■ **WHAT IS BEING ASKED**
Filter the records below for the word "scene". Copy each line that holds it.

[Stored entries]
####################

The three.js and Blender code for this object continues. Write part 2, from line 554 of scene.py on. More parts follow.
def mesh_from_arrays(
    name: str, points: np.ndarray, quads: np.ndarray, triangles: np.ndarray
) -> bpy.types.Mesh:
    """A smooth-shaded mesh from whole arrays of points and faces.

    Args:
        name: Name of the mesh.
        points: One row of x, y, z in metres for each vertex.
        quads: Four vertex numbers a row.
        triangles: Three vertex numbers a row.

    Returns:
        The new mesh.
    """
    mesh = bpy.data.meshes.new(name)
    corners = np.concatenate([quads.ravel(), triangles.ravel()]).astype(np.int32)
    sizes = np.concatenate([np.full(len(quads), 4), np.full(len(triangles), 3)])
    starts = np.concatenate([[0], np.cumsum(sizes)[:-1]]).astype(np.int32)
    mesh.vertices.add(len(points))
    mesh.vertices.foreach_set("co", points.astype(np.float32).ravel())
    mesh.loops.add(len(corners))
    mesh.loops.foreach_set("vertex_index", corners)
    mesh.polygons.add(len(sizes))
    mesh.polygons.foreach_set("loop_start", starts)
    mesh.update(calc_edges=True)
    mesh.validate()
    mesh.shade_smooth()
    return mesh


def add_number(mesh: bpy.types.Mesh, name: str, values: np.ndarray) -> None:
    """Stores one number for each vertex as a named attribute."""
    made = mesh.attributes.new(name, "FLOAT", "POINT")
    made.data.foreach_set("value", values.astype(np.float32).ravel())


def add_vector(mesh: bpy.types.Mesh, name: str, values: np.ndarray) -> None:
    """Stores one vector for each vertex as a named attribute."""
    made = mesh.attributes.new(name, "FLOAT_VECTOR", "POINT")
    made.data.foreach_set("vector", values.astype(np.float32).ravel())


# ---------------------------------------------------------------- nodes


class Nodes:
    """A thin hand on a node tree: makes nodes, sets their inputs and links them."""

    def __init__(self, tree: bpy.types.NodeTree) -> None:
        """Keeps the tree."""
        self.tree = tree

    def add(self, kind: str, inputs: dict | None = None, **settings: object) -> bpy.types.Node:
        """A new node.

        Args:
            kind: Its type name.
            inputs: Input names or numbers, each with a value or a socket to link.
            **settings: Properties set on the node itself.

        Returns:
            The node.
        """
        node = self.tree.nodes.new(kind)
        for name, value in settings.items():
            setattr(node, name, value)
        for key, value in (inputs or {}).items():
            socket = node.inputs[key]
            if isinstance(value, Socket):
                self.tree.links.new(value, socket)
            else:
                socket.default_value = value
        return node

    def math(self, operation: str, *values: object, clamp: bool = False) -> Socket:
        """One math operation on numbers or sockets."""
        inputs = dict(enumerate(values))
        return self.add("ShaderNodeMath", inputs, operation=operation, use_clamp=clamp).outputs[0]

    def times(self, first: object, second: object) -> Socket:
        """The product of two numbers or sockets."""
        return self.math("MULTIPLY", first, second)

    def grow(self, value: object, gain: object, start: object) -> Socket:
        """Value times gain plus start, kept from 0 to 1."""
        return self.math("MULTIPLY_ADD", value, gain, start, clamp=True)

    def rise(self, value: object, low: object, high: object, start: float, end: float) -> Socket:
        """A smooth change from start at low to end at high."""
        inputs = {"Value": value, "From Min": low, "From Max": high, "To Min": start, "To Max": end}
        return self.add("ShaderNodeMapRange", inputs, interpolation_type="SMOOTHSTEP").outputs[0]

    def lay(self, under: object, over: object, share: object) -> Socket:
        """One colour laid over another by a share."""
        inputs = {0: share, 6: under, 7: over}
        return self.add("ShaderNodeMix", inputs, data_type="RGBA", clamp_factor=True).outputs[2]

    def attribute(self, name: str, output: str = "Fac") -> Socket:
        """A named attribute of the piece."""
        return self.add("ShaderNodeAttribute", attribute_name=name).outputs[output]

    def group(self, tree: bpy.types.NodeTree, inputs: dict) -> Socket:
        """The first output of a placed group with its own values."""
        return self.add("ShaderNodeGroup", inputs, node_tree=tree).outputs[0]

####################

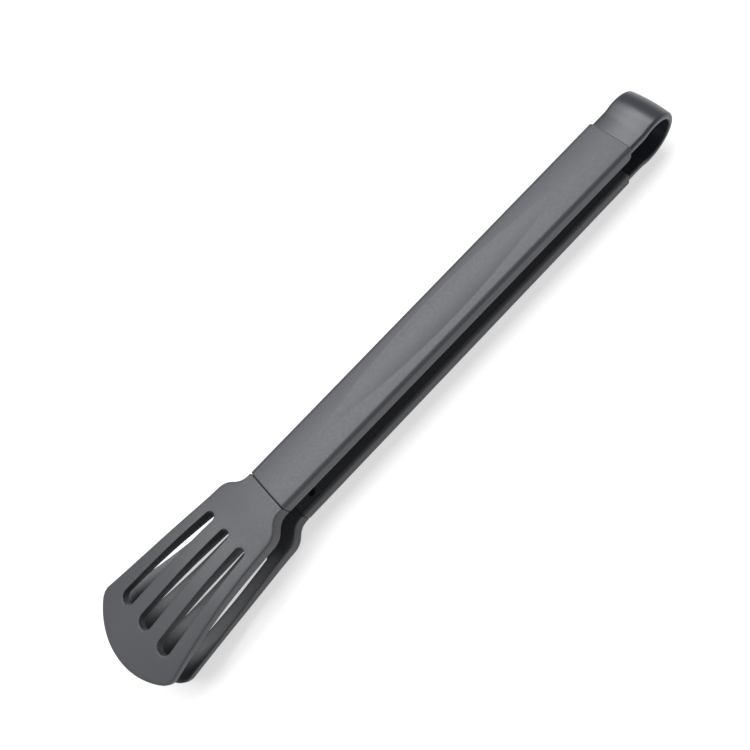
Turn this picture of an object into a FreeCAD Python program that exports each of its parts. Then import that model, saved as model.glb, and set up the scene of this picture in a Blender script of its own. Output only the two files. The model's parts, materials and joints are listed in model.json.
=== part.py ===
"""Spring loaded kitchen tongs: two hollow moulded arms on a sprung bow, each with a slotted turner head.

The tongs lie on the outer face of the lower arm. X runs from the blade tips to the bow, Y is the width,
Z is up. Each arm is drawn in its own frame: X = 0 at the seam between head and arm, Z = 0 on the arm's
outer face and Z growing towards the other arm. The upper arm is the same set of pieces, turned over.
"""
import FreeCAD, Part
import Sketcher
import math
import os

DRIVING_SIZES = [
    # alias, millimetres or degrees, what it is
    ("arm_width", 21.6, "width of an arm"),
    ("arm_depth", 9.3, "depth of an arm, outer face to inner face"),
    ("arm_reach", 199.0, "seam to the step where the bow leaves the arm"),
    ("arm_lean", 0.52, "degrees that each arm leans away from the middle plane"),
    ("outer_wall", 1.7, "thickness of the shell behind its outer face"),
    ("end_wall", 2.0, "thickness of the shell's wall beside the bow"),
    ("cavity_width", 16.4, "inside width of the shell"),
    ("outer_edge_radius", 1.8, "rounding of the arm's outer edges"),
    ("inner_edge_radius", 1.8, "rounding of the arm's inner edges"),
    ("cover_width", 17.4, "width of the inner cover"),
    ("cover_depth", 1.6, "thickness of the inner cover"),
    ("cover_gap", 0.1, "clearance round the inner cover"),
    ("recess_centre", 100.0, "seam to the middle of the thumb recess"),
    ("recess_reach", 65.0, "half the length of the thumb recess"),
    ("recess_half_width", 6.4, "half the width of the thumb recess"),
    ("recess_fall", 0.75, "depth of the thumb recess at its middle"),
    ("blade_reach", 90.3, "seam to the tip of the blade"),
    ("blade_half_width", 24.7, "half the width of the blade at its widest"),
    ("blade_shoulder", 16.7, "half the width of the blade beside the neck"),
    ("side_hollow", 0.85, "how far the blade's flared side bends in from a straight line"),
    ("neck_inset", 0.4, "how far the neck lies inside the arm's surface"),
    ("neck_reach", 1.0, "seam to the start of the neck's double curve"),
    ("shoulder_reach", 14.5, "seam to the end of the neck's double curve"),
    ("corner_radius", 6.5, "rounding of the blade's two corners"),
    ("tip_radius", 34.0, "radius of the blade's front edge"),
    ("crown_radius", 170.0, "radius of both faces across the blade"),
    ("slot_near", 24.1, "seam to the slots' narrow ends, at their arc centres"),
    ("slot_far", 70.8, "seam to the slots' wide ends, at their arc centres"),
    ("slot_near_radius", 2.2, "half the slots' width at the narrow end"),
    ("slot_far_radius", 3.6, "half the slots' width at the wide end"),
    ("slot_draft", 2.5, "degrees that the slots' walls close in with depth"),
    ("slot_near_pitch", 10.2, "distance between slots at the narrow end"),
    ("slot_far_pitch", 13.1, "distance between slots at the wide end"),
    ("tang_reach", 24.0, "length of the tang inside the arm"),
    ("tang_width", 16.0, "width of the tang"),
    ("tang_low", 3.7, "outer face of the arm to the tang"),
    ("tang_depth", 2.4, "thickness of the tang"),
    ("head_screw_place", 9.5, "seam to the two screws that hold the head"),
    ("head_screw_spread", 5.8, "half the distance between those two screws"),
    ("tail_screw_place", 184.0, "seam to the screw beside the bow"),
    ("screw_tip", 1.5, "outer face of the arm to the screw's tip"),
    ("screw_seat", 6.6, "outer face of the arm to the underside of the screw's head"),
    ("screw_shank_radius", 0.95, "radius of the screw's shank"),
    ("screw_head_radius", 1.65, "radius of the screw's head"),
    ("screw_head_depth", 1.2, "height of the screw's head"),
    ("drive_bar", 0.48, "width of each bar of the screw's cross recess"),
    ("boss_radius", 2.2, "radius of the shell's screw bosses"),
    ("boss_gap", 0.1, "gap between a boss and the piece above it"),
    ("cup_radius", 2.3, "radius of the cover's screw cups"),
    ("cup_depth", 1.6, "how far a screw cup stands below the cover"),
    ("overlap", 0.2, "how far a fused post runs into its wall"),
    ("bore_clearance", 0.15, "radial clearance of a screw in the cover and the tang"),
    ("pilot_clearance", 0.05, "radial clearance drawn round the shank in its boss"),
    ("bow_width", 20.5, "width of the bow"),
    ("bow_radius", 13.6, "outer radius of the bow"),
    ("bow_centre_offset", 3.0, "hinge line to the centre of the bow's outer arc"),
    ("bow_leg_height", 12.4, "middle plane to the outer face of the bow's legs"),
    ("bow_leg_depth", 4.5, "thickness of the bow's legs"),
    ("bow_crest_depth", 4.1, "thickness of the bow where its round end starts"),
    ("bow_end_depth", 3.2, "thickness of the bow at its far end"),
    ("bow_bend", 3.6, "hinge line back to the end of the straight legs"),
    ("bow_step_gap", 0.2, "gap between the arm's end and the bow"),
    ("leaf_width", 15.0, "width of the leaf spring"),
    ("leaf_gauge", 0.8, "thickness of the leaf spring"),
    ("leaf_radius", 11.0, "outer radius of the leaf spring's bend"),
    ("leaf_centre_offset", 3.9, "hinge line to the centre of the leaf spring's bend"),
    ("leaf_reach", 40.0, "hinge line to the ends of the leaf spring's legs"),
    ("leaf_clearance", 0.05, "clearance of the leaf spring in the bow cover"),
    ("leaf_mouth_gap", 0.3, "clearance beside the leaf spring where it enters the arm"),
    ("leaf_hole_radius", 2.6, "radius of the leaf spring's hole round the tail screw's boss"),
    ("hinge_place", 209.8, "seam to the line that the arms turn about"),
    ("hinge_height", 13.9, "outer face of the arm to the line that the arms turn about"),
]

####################

■ **CORRECT RESPONSE**
The three.js and Blender code for this object continues. Write part 2, from line 554 of scene.py on. More parts follow.
Turn this picture of an object into a FreeCAD Python program that exports each of its parts. Then import that model, saved as model.glb, and set up the scene of this picture in a Blender script of its own. Output only the two files. The model's parts, materials and joints are listed in model.json.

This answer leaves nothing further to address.